Smith also announced that Barbara Will, the A. and R. Newbury Professor of English, will extend her term as associate dean of arts and humanities by one year.

“I am delighted that Barbara is continuing in her role as associate dean for an additional year,” says Smith. “In addition to her regular duties, Barbara is instrumental in planning the Dartmouth Hall restoration project.”

Carey says he will be looking to Will, as well as to Dan Rockmore, associate dean of the sciences, and Dennis Washburn, associate dean for international studies and interdisciplinary programs, for guidance and support as he begins in his new role. The associate dean terms of Rockmore, the William H. Neukom 1964 Distinguished Professor of Computational Science, and Washburn, the Burlington Northern Foundation Professor in Asian Studies, will end in 2021.

“I’ll be the only rookie on the roster, and I know I’ll lean on them and their experience. I think it’s good to have this sort of staggered rotation, so you don’t have everybody learning the job at the same time.”

As associate dean of social sciences, Carey says he is looking forward to becoming more familiar with the groundbreaking academic work being done by faculty outside of political science, something he has been exposed to in serving on the faculty tenure committee.

“Serving on that committee meant I was reading people’s work from all these other disciplines. Often, I’d be sitting here thinking, holy cow, 200 yards from my office in Silsby Hall, this is going on. That’s mind-blowing research,” Carey says. “Now, as an associate dean, I will be working with people in sociology, geography, and history—all the social sciences. That’s really inspiring and exciting.”

With a bachelor’s degree from Harvard University and a PhD in political science from the University of California, San Diego, Carey arrived at Dartmouth in 2003, having taught at the Universidad Católica de Chile, Washington University in St. Louis, and Harvard, among other institutions. His work focuses on the study of constitutions, legislatures, elections, and Latin American politics, and he has consulted on electoral system design in Afghanistan, Israel, Jordan, South Sudan, Tunisia, Yemen, and Nepal.

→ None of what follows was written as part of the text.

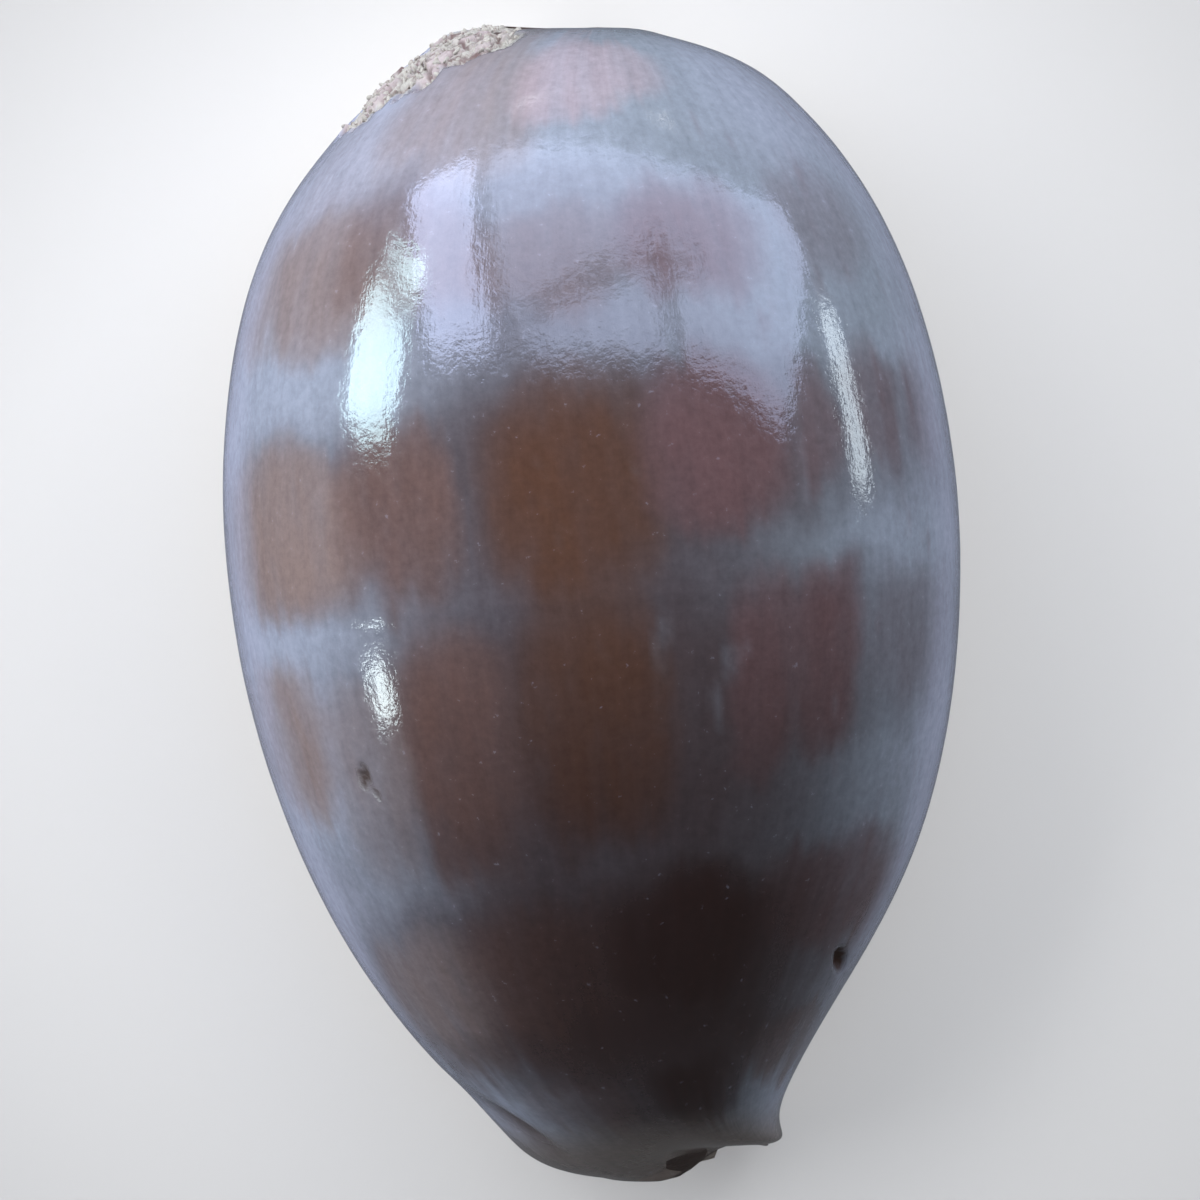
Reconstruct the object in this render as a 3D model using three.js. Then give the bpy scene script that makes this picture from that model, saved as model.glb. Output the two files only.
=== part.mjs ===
// A cowrie shell, in millimetres: one coiled wall of shell that closes over a hollow body whorl.
// It lies on its base, +Z up, with the narrow front end towards -Y, the broad spire end towards +Y,
// the outer (labral) lip on the -X side and the columellar lip on the +X side.
// The origin is on the surface that the shell rests on, under the middle of its bounding box.
//
// The wall is one closed surface made of two sheets. The outer sheet starts on the labral lip inside the
// aperture, rounds the lip, crosses the base, the flank and the crest of the back, comes down the other side,
// rounds the columellar lip and follows the inner whorl up into the hollow. The inner sheet faces the hollow.
// The sheets meet along both free edges, and round the front and rear canals.

import * as THREE from "three";

const DEG = Math.PI / 180;

// Driving dimensions.
const LENGTH = 70;
const WIDTH = 43.6;
const HEIGHT = 34;
const LABRAL_WIDEST_AT = 8 * DEG; // station angles where the sides are widest, behind the middle
const COLUMELLAR_WIDEST_AT = 7 * DEG;
const CREST_AT = 6 * DEG; // station angle where the back is highest
const BASE_LIFT = 1.8; // how far the base rises from the surface at the two ends
const FLAT_SPOT = 0.35; // depth worn off the lowest part of the base, which leaves the flats it rests on
const LABRAL_MARGIN = 0.27; // height of the widest line, as a share of the section's height
const COLUMELLAR_MARGIN = 0.34;
const BACK_FULLNESS = 2.15; // superellipse exponents of the back and of the base
const BASE_FULLNESS = 2.9;

const BEAK_FLATNESS = 2.6; // exponent of the beaks' rise towards the tips
const LIP_TOP = 90 * DEG; // how far round a lip goes before it meets the hollow
const END_LIP_TOP = 15 * DEG;

// The two ends. Each lip runs out into a beak beside the canal. Slit x and bow are where the slit ends and
// how late it bends there. Width is what a beak adds to the plan, and trim is what is taken off the plan
// further in. Setbacks are how far the canal's roof, a beak's outer side and its side towards the slit stand
// back from the tip of the shell, and the roof's setback gives way to the beak's over the roof turn.
// Rounding is how many stations round the wall's rim.
const FRONT = {
  height: 8.5,
  slope: 1.2,
  slitX: 6,
  bow: 2.5,
  canalHalfWidth: 0.85,
  spread: 22.5 * DEG,
  trimAt: 45 * DEG,
  roofSetback: 2,
  labral: { width: 5, trim: 0, setback: 0, slitSetback: 1.8, roofTurn: 0.25, rounding: 28 * DEG },
  columellar: { width: 8.4, trim: 0.9, setback: 1.5, slitSetback: 0.5, roofTurn: 0.5, rounding: 16 * DEG },
};
const REAR = {
  height: 12.5,
  slope: 1,
  slitX: 2.1,
  bow: 3,
  canalHalfWidth: 1.9,
  spread: 11 * DEG,
  trimAt: 60 * DEG,
  roofSetback: 1.2,
  labral: { width: 4, trim: 1.3, setback: 0, slitSetback: 1, roofTurn: 0.5, rounding: 24 * DEG },
  columellar: { width: 3.4, trim: 0.4, setback: 1.9, slitSetback: -0.4, roofTurn: 0.5, rounding: 30 * DEG },
};
const TRIM_SPREAD = 15 * DEG;
const END_SPREAD = 34 * DEG; // stations over which a setback fades out
const CANAL_FROM = 50 * DEG; // stations where the hollow starts to close into a canal, and has closed
const CANAL_OVER = 40 * DEG;
const CREST_BENDS_FROM = 30 * DEG; // stations where the crest starts to bend towards the canal
const CREST_BENDS_OVER = 60 * DEG;

// Aperture: the slit between the lips, bowed towards the labral side.
const SLIT_MIDDLE_X = -1.6;
const SLIT_HALF_WIDTH = 1.65;
const LIP_RADIUS = 2.5;
const LIP_HEIGHT = 5.6;
const END_LIP_RADIUS = 1.3;
const END_LIP_HEIGHT = 4.4;
const TEETH = 26;
const TOOTH_DEPTH = 0.75;
const TOOTHED_HALF_LENGTH = 31;
const TOOTH_FADE = 3; // length over which the teeth fade out at the ends of the row
const FOLD_FROM = 0.1; // share of the way round a lip where its grooves start, and the share that they cover
const FOLD_SPAN = 0.8;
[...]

Chair of the Department of Government from 2009 to 2015, Carey serves on the steering committee of Dartmouth’s program in Quantitative Social Science, and in 2012 was elected to the American Academy of Arts and Sciences. In 2017, he cofounded—with then-Dartmouth Government Professor Brendan Nyhan, the University of Rochester’s Gretchen Helmke, and the University of Chicago’s Susan Stokes—of Bright Line Watch, which conducts surveys on democratic performance in the United States and elsewhere in an effort to monitor possible erosion in the quality of democracy.

Carey has published six books, including Presidents and Assemblies: Constitutional Design and Electoral Dynamics (1992), winner of the American Political Science Association’s George H. Hallet Award for its “lasting contribution to the study of representation and elections.” His latest, Campus Diversity: The Hidden Consensus, is due out later this year, in collaboration with two Dartmouth colleagues, Professor Yusaku Horiuchi and Katherine Clayton ’18.